While Housing and Facilities often responds promptly to extreme mold issues, minor situations are left for students to handle. Students dealing with minor mold issues, which arise from collections of moisture and poor ventilation, are told to refer to online instructions from the Center for Disease Control and Prevention. Some have said that clearing mold themselves has caused allergic reactions, including hives. The reporting process for students can prove difficult; maintenance workers have reportedly simply painted over the mold in some instances instead of fully removing it.
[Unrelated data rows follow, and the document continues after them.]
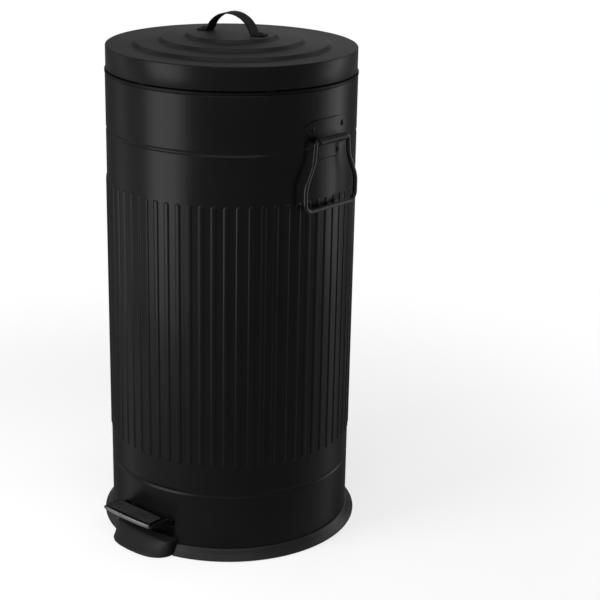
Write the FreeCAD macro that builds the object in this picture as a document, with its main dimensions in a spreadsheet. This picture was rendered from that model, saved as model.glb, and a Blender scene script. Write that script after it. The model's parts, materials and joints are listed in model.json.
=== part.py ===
# Round step bin, 30 litres: ribbed steel shell, stepped lid with a strap handle, pedal, lift rod,
# two swing handles and an inner bucket.  Millimetres, +Z up.  The axis of the shell is the Z axis and the
# bin stands on z = 0.  The pedal is at -Y, the lid hinge at +Y, the swing handles at -X and +X.
import FreeCAD, Part
import math
import os
import Sketcher
from FreeCAD import Placement, Rotation, Vector

doc = FreeCAD.newDocument("StepBin")

# ---------------------------------------------------------------- driving dimensions
sizes = {
    # shell
    "bodyRadius": 150.0, "wall": 1.0, "bodyLow": 3.6, "bodyTop": 569.4,
    "grooveDrop": 67.0, "grooveLow": 83.0, "grooveDepth": 1.3, "grooveHalf": 3.3,
    "ribCount": 66, "ribWidth": 6.2, "ribDepth": 0.9, "ribLift": 38.0, "ribDrop": 59.4,
    "slotSide": 3.7, "slotLow": 20.0, "slotDrop": 3.0,
    # rim collar
    "rimHeight": 2.8, "rimOut": 0.6, "collarDepth": 26.0, "shelfHeight": 3.0, "shelfWidth": 19.0,
    # base
    "ringTop": 13.4, "ringSpread": 10.5, "ringLow": 0.6, "flangeTop": 3.0, "flangeWidth": 16.0,
    "plateThick": 1.2, "fixInset": 10.0, "footTop": 19.0, "footSpread": 29.0, "footCrest": 10.0, "footSide": 2.0,
    "footScrew": 22.0, "footScrewHigh": 8.0, "gapDeep": 10.5, "padRadius": 6.0, "padTurn": 20.0,
    # lid
    "lidInset": 0.8, "lidWall": 1.0, "lidGap": 1.6, "lidHigh": 27.2, "lidEdge": 2.2,
    "tierInset": 30.4, "tierWidth": 30.9, "tierSlope": 4.5, "tierStep": 3.6, "tierRise": 1.0,
    "stopWidth": 9.0,
    # strap handle on the lid
    "strapWidth": 19.0, "strapThick": 1.6, "strapHalf": 30.0, "strapTab": 16.0, "strapHeight": 24.0,
    "strapTurn": 12.0,
    # lid hinge
    "pinGap": 6.5, "pinDrop": 3.4, "pinRadius": 2.0, "runGap": 0.05, "knuckleRadius": 4.5,
    "knuckleHalf": 11.0, "knuckleGap": 0.6, "hingeHalf": 22.0, "hingeRivet": 15.0, "leafThick": 1.5,
    "bracketTall": 38.0, "bracketDrop": 8.0, "armDrop": 5.0, "armTall": 19.0,
    # lift rod and the finger that it lifts
    "rodBack": 18.0, "rodRadius": 2.5, "capRadius": 3.0, "capLength": 7.0, "capRise": 4.0, "lidSwing": 70.0,
    "fingerWidth": 8.0, "fingerThick": 6.0, "liftGap": 0.35, "guideLow": 190.0, "guideApart": 210.0,
    "guideHalf": 13.0, "guideTall": 16.0,
    # lever and pedal
    "pivotBack": 30.0, "pivotHeight": 34.0, "axleRadius": 3.0, "hubRadius": 5.5,
    "cheekIn": 38.8, "cheekThick": 2.5, "lugGap": 0.8, "lugThick": 3.0, "lugFoot": 16.0, "barWidth": 14.0,
    "barHeight": 6.0, "padHeight": 3.0, "treadOut": 34.5, "treadLong": 27.5, "treadRise": 14.5,
    "treadThick": 4.0, "rubberThick": 0.9, "treadRib": 1.0,
    # swing handles
    "bailRadius": 2.6, "barrelRadius": 4.2, "barrelHalf": 24.5, "bailOut": 6.3, "bailDrop": 57.4,
    "bailSide": 4.3, "bailFlare": 15.7, "bailLong": 79.0, "bailBendUp": 29.0, "bailTuck": 9.3,
    "earThick": 1.2, "earUp": 25.0, "earDown": 23.0, "earStep": 4.0, "earHalf": 35.5, "earWaist": 21.0,
    # fixings
    "rivetRadius": 1.6, "rivetHead": 3.6, "rivetDome": 1.7, "holeGap": 0.05,
    # bucket
    "bucketGap": 1.4, "bucketTaper": 7.6, "bucketFloor": 70.0, "bucketWall": 1.2, "bucketLip": 4.8,
}
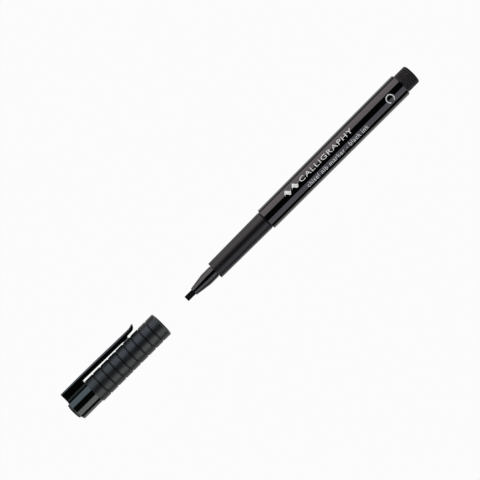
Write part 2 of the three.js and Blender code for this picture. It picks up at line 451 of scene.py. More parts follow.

Residences are cleaned after summer program participants leave, though the result is not always spotless. This fall, half a dozen instances were reportedly so serious when students moved in that they had to be relocated for as long as a week until the problem could be resolved. This inconvenience is unfortunate, particularly at that time of year, but problems carrying on through September are more concerning. The university must do a better job surveying cleanliness in August so that students can depend on a clean residence upon arriving on the Hilltop.
Students are paying for maintenance services, and the convenience and competence of those services reflects directly on the university. It seems that the administration has been, at least for many mold-affected residents, neglectful landlords. If the university wants its on-campus housing to be attractive and safe for students, this must be addressed.